Ever since I adopted for myself the policy of opposing the spread of slavery in the train of our national banner, consecrated to equal and universal freedom, my hopes have been fixed, not on existing presidents, senates, or houses of representatives, but on future presidents and future congresses--and my hopes and faith grow stronger and stronger, as each succeeding president, senate, and house of representatives, fails to adopt and establish that policy, so eminently constitutional and conservative. My hopes and my faith thus grow on disappointment, because I see that by degrees, which are marked, although the progress seems slow, my countrymen, who alone create presidents and congresses, are coming to apprehend the wisdom and justice of that beneficent policy, and to accept it. The short-comings of the present house of representatives do not discourage me. I do not even hold that body responsible. I know how, in the very midst of the canvass in which its members were elected, the public mind was misled, and diverted to the discussion of false and fraudulent issues concerning the principles and policy of the church of Rome, and the temper, disposition, and conduct of aliens incorporated into the republic. But although I hold the present house of representatives excusable, I must, nevertheless, in assigning its true character, be allowed to say of it, that it is deceptive like the moon, which presents a broad surface, all smooth and luminous when seen at a distance, but covered with rough and dark mountains when brought near to the eye by the telescope. I shall vote, therefore, on this occasion, with the house of representatives, against a majority of the senate, careless whether that house itself shall, like other houses of representatives which have gone before it, renounce and repudiate its own decision which I thus sustain, and complacently range itself, with the senate and the president of the United States, against myself and those senators who shall have gone with me to its support.

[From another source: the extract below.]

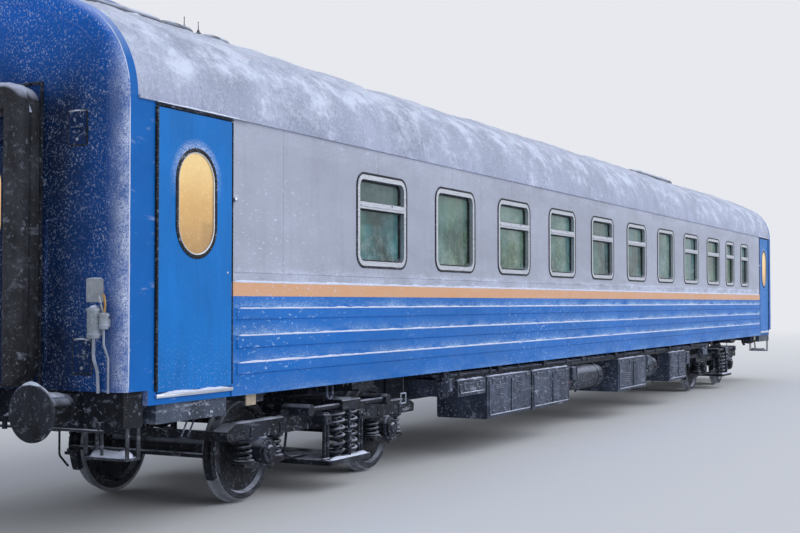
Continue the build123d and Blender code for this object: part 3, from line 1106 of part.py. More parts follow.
def end_fittings():
    """Hatches with handles, a bare plate, cable sockets, foot steps and the coupler's release rod at each end."""
    face = END_FACE
    headstock_face = -HALF_LENGTH
    wall = Plane.YZ.offset(face)
    pieces = []

    def both_sides(shape):
        pieces.append(shape.solid())
        pieces.append(mirror_y(shape).solid())

    for inset, height, width, tall in HATCHES:
        centre = HALF_WIDTH - inset
        cover = extrude(wall * (Pos(centre, up(height)) * RectangleRounded(width, tall, HATCH_ROUND)),
                        amount=-HATCH_PROUD)
        cover = chamfer(cover.faces().sort_by(Axis.X)[0].edges(), HATCH_PROUD / 3)
        grip_x = face - HATCH_PROUD - 3 * HATCH_HANDLE_RADIUS
        cover += rod_y(grip_x, (centre - width / 4, centre + width / 4), up(height), HATCH_HANDLE_RADIUS)
        for y in (centre - width / 4, centre + width / 4):
            cover += rod_x((grip_x, face - HATCH_PROUD + OVERLAP), y, up(height), HATCH_HANDLE_RADIUS)
        both_sides(cover)
    inset, height, width, tall = BARE_PLATE
    centre = HALF_WIDTH - inset
    both_sides(extrude(wall * (Pos(centre, up(height)) * RectangleRounded(width, tall, HATCH_ROUND / 2)),
                       amount=-BARE_PLATE_THICKNESS))
    for inset, low, high, radius in SOCKETS:
        centre = HALF_WIDTH - inset
        x = face - 1.5 * radius
        socket = rod_z(x, centre, (up(low), up(high)), radius)
        socket = fillet(socket.edges().filter_by(GeomType.CIRCLE).group_by(Axis.Z)[0], radius / 3)
        socket += rod_z(x, centre, (up(high) - OVERLAP, up(high) + SOCKET_LID_RISE), radius + SOCKET_LID_OVERHANG)
        socket += block((x, face), (centre - radius / 2, centre + radius / 2),
                        (up(low) + radius / 2, up(high) - radius / 2))
        if radius < SOCKETS[0][3]:
            lever = Cylinder(SOCKET_LEVER_RADIUS, SOCKET_LEVER_LENGTH, align=(Align.CENTER, Align.CENTER, Align.MIN))
            socket += Pos(x, centre, up(high)) * Rot(8, -12, 0) * lever
        both_sides(socket)
    headstock_low = up(HEADSTOCK_BOTTOM_HEIGHT)
    strap_x = (headstock_face + RELEASE_ROD_STANDOFF, headstock_face + RELEASE_ROD_STANDOFF + FOOT_STEP_DEPTH)
    tread = up(FOOT_STEP_HEIGHT)
    step_y = (HALF_WIDTH - FOOT_STEP_INSET - FOOT_STEP_WIDTH, HALF_WIDTH - FOOT_STEP_INSET)
    step = block((strap_x[0], strap_x[1]), step_y, (tread - FOOT_STEP_THICKNESS, tread))
    for y in (step_y[0], step_y[1] - FOOT_STEP_THICKNESS / 2):
        step += block((strap_x[0], strap_x[0] + FOOT_STEP_STRAP), (y, y + FOOT_STEP_THICKNESS / 2),
                      (tread - FOOT_STEP_THICKNESS, headstock_low))
        step += block((strap_x[1] - FOOT_STEP_STRAP, strap_x[1]), (y, y + FOOT_STEP_THICKNESS / 2),
                      (tread - FOOT_STEP_THICKNESS, headstock_low))
    both_sides(step)
    rod_place = headstock_face - RELEASE_ROD_STANDOFF
    rod_height = headstock_low - 2 * RELEASE_ROD_RADIUS
    rod = rod_y(rod_place, (SHANK_WIDTH, RELEASE_ROD_REACH), rod_height, RELEASE_ROD_RADIUS)
    arm = 0.75 * RELEASE_ROD_RADIUS
    for y in (SHANK_WIDTH + RELEASE_ROD_STANDOFF, RELEASE_ROD_REACH - RELEASE_ROD_STANDOFF):
        rod += block((rod_place - arm, rod_place + arm), (y - arm, y + arm),
                     (rod_height, headstock_low + RELEASE_ROD_STANDOFF))
        rod += block((rod_place, headstock_face), (y - arm, y + arm),
                     (headstock_low + arm, headstock_low + RELEASE_ROD_STANDOFF))
    rod += block((rod_place - arm, rod_place + arm), (RELEASE_ROD_REACH - 3 * arm, RELEASE_ROD_REACH - arm),
                 (rod_height - 4 * RELEASE_ROD_STANDOFF, rod_height))
    pieces.append(mirror_y(rod).solid())
    return group(pieces + [rear(piece).solid() for piece in pieces])


def brake_pipe():
    """Main air pipe under the bearers in three lengths between headstocks and body bolsters, with end cocks."""
    z = up(BODY_BOLSTER_TIP_HEIGHT) - BRAKE_PIPE_RADIUS
    reach = HALF_LENGTH - CORNER_NOTCH_LENGTH
    inner = BOGIE_X - BODY_BOLSTER_LENGTH / 2
    outer = BOGIE_X + BODY_BOLSTER_LENGTH / 2
    pieces = [rod_x((-inner, inner), -BRAKE_PIPE_LINE, z, BRAKE_PIPE_RADIUS).solid()]
    end_pipe = rod_x((-reach, -outer), -BRAKE_PIPE_LINE, z, BRAKE_PIPE_RADIUS)
    cock_x = -HALF_LENGTH - END_COCK_LENGTH
    cock = rod_x((cock_x, -HALF_LENGTH), -BRAKE_PIPE_LINE, z, BRAKE_PIPE_RADIUS)
    cock += Pos(-HALF_LENGTH - END_COCK_LENGTH / 2, -BRAKE_PIPE_LINE, z) * Sphere(END_COCK_RADIUS)
    cock += rod_z(cock_x + BRAKE_PIPE_RADIUS, -BRAKE_PIPE_LINE, (z - END_COCK_DROP, z), BRAKE_PIPE_RADIUS)
    cock += rod_z(-HALF_LENGTH - END_COCK_LENGTH / 2, -BRAKE_PIPE_LINE, (z, z + END_COCK_DROP), BRAKE_PIPE_RADIUS / 2)
    for piece in (end_pipe, cock):
        pieces.append(piece.solid())
        pieces.append(rear(piece).solid())
    return group(pieces)


def underfloor_gear():
    """Gear between the large cases: relay boxes, brake cylinder and stirrups below the sill."""
    pieces = [case(start, end, 1, side, RELAY_BOX_BOTTOM_HEIGHT).solid()
              for side in (-1, 1) for start, end in RELAY_BOXES[:1 if side < 0 else 2]]
    start, end = BRAKE_CYLINDER
    pieces.append(mirror_y(strapped_tank(start, end, BRAKE_CYLINDER_RADIUS, RAIL_LINES)).solid())
    sill = up(SILL_HEIGHT)
    for place in STIRRUPS:
        for side in (-1, 1):
            path = Plane.XZ.offset(-side * (HALF_WIDTH - WALL / 2)) * (
                Pos(along(place), sill - STIRRUP_DEPTH / 2)
                * (RectangleRounded(STIRRUP_WIDTH, STIRRUP_DEPTH * 2, STIRRUP_WIDTH * 0.45)
                   - RectangleRounded(STIRRUP_WIDTH - 2 * STIRRUP_WIRE, STIRRUP_DEPTH * 2 - 2 * STIRRUP_WIRE,
                                      STIRRUP_WIDTH * 0.45 - STIRRUP_WIRE)))
            loop = extrude(path, amount=STIRRUP_WIRE, both=True)
            loop -= block((along(place) - STIRRUP_WIDTH, along(place) + STIRRUP_WIDTH),
                          (-2 * HALF_WIDTH, 2 * HALF_WIDTH), (sill, sill + 3 * STIRRUP_DEPTH))
            pieces.append(loop.solid())
    return group(pieces)


def main():
    """Build every piece and write one file for each."""
    os.makedirs("parts", exist_ok=True)
    front_end = end_wall()
    side_leaf = door_leaf(DOOR_WIDTH, DOOR_BOTTOM, DOOR_TOP, DOOR_THICKNESS, SIDE_WINDOW)
    side_pane = door_pane(DOOR_WIDTH, DOOR_THICKNESS, SIDE_WINDOW)
    end_leaf = door_leaf(GANGWAY_DOOR_WIDTH, GANGWAY_DOOR_BOTTOM, GANGWAY_DOOR_TOP, GANGWAY_DOOR_THICKNESS,
                         GANGWAY_WINDOW)
    end_pane = door_pane(GANGWAY_DOOR_WIDTH, GANGWAY_DOOR_THICKNESS, GANGWAY_WINDOW)
    nodes = {
        "side_wall_compartment": side_wall(-1),
        "side_wall_corridor": side_wall(1),
        "roof_shell": roof_shell(),
        "end_wall_front": front_end,
        "end_wall_rear": rear(front_end),
        "floor_plate": floor_plate(),
        "underframe": underframe(),
        "cross_walls": cross_walls(),
        "vestibule_bulkheads": vestibule_bulkheads(),
        "corridor_wall": corridor_wall(),
        "berths": berths(),
        "window_frames": window_frames(),
        "window_panes": window_panes(),
        "gangway_front": gangway(),
        "gangway_rear": rear(gangway()),
        "coupler_front": coupler(),
        "coupler_rear": rear(coupler()),
        "buffers": buffers(),
        "battery_boxes": battery_boxes(),
        "equipment_cabinets": equipment_cabinets(),
        "air_tanks": air_tanks(),
        "entry_steps": entry_steps(),
        "roof_walkway": roof_walkway(),
        "roof_hoods": roof_hoods(),
        "end_fittings": end_fittings(),
        "brake_pipe": brake_pipe(),
        "underfloor_gear": underfloor_gear(),
        "gangway_door_front": at_gangway_door(end_leaf),
        "gangway_door_rear": rear(at_gangway_door(end_leaf)),
        "gangway_pane_front": at_gangway_door(end_pane),
        "gangway_pane_rear": rear(at_gangway_door(end_pane)),
    }
    for piece, own in (("door", side_leaf), ("door_pane", side_pane)):
        front_compartment = at_side_door(own)
        front_corridor = mirror_y(front_compartment)
        nodes[f"{piece}_front_compartment"] = front_compartment
        nodes[f"{piece}_front_corridor"] = front_corridor
        nodes[f"{piece}_rear_compartment"] = rear(front_corridor)
        nodes[f"{piece}_rear_corridor"] = rear(front_compartment)
    bogie_pieces = {"bogie_frame": bogie_frame(), "bogie_bolster": bogie_bolster(), "axle_boxes": axle_boxes(),
                    "springs": springs(), "brake_gear": brake_gear()}
    for end, name in ((-1, "front"), (1, "rear")):
        for piece, shape in bogie_pieces.items():
            nodes[f"{piece}_{name}"] = Pos(end * BOGIE_X, 0, 0) * shape
    wheel_pair, bare_axle = wheels(), axle()
    number = 0
    for end in (-1, 1):
        for turn in (-1, 1):
            number += 1
            spot = Pos(end * BOGIE_X + turn * WHEELBASE / 2, 0, AXLE_Z)
            nodes[f"wheels_{number}"] = spot * wheel_pair
            nodes[f"axle_{number}"] = spot * bare_axle
    for name, shape in nodes.items():
        export_step(shape, f"parts/{name}.step")
        print(name, len(shape.solids()))


if __name__ == "__main__":
    main()
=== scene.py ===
from math import cos, pi, radians, sin, sqrt

import bpy
from mathutils import Matrix, Vector, noise


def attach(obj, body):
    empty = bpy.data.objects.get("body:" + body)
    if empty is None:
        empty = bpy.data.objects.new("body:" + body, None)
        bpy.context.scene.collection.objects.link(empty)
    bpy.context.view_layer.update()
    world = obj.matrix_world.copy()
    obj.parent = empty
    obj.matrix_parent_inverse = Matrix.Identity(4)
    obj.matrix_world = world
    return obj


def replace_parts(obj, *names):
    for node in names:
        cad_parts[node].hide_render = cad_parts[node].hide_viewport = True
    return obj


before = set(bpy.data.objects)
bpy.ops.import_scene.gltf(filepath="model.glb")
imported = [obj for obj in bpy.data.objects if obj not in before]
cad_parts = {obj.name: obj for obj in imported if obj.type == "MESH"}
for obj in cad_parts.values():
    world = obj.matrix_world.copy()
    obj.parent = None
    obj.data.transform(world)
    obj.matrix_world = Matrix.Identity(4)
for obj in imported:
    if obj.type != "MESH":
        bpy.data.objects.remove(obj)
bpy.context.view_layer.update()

bl_info = {
    "name": "Snowy passenger coach",
    "version": (1, 0, 0),
    "blender": (4, 5, 0),
    "location": "View3D > Sidebar > Coach",
    "description": "Adds paint, snow, glass and fittings to a passenger coach, and a plain studio round it",
    "category": "Add Mesh",
}

# Sizes of the coach in metres, along X from the front end at -FRONT
FRONT = 12.3
END_FACE = 12.375
SIDE = 1.5525
PANEL = 1.5625
GUTTER = 3.493
SPRING = 3.498
HAUNCH_CENTRE = 0.7125
HAUNCH_RADIUS = 0.84
HAUNCH_REACH = 1.0807
CROWN_CENTRE = 2.0372
CROWN_RADIUS = 2.4653
ROOF_TOP = CROWN_CENTRE + CROWN_RADIUS
RIB_TOPS = (1.404, 1.638, 1.873)
STRIPE = (1.975, 2.096)
PITCH = 1.82
FIRST_WALL = -9.16
BERTH_ROW = (-1.4425, 0.4075)

# Windows: widths, places along the coach, and which of them have no glazing bar or no curtain
WIDE = 1.053
NARROW = 0.75
WIDE_PLACES = [-FRONT + 4.05 + PITCH * n for n in range(9)]
NARROW_PLACES = [-FRONT + 20.14, -FRONT + 21.60]
BARRED_PLACES = [place for n, place in enumerate(WIDE_PLACES) if n not in (1, 6)]
BARE_WINDOWS = {-1: (1, 5, 7), 1: (3, 6)}
WINDOW_LOW = 2.303
WINDOW_HIGH = 3.218
WINDOW_CORNER = 0.12
TRANSOM = (2.878, 2.948)
PANE_FACE = 1.4925
CURTAIN_DROP = 0.80

DOOR_X = (-11.971, -10.983)
DOOR_Z = (1.218, 3.458)
DOOR_FACE = 1.5625
DOOR_WINDOW = (-11.477, 2.728, 0.50, 0.85)

# Ends: hatches by distance from the middle and height, and the buffers
HATCHES = ((1.10, 3.268), (1.16, 1.508))
BUFFER_Y = 0.925
BUFFER_Z = 1.088

# Roof hoods: start and end from the front, middle, width and height
HOODS = ((0.55, 1.95, -0.16, 0.62, 0.080), (2.10, 2.70, 0.0, 0.46, 0.165), (2.702, 3.30, 0.0, 0.54, 0.145),
         (17.30, 20.30, 0.0, 0.60, 0.150))
WALKWAY = (-FRONT + 3.77, -FRONT + 17.13)

BOGIES = (("front", -8.5), ("rear", 8.5))
AXLE_Z = 0.5065
AXLE_REACH = 1.25
SPRING_LINE = 1.018

# Underfloor cases: first and last place along the coach, bottom, number of doors and kind
CASES = ((-5.34, -3.86, 0.458, 2, "battery"), (-3.80, -2.32, 0.458, 2, "battery"),
         (0.03, 1.61, 0.458, 2, "cabinet"), (3.10, 4.30, 0.458, 2, "cabinet"),
         (-6.22, -5.40, 0.788, 1, "relay"))
FAR_RELAY = (4.80, 5.40, 0.788, 1, "relay")
CASE_TOP = 0.988
CASE_DOOR_FACE = 1.4905
TANKS = ((-2.0, -0.2), (1.85, 2.95))
TANK_Y = -1.1405
TANK_Z = 0.748

ALONG, ACROSS, UP = (1, 0, 0), (0, 1, 0), (0, 0, 1)
ORIGIN = (0, 0, 0)
OTHER_SIDE = Matrix.Scale(-1, 4, ACROSS)
OTHER_END = Matrix.Rotation(pi, 4, "Z")
STAY = Matrix.Identity(4)
BOTH_SIDES = (STAY, OTHER_SIDE)
BOTH_ENDS = (STAY, OTHER_END)
ALL_CORNERS = (STAY, OTHER_SIDE, OTHER_END, OTHER_END @ OTHER_SIDE)
DOORS = (("front_compartment", STAY), ("front_corridor", OTHER_SIDE),
         ("rear_compartment", OTHER_END @ OTHER_SIDE), ("rear_corridor", OTHER_END))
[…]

The subject under consideration is legitimately within the jurisdiction of congress, and consequently within the jurisdiction of the bouse of representatives. There must be authority somewhere to decide whether the territorial legislature of Kansas is a legal and constitutional body, and whether its statutes are valid. The president of the United States has no authority to decide those questions definitely, because the decision involves an act of sovereign legislation within the constitutional sphere of congress. The judiciary cannot decisively determine those questions, because their own determinations, in such a case, may be modified or reversed, and set aside by constitutional legislative enactment, and because the judiciary has no power to apply the means necessary to give effect to its decisions.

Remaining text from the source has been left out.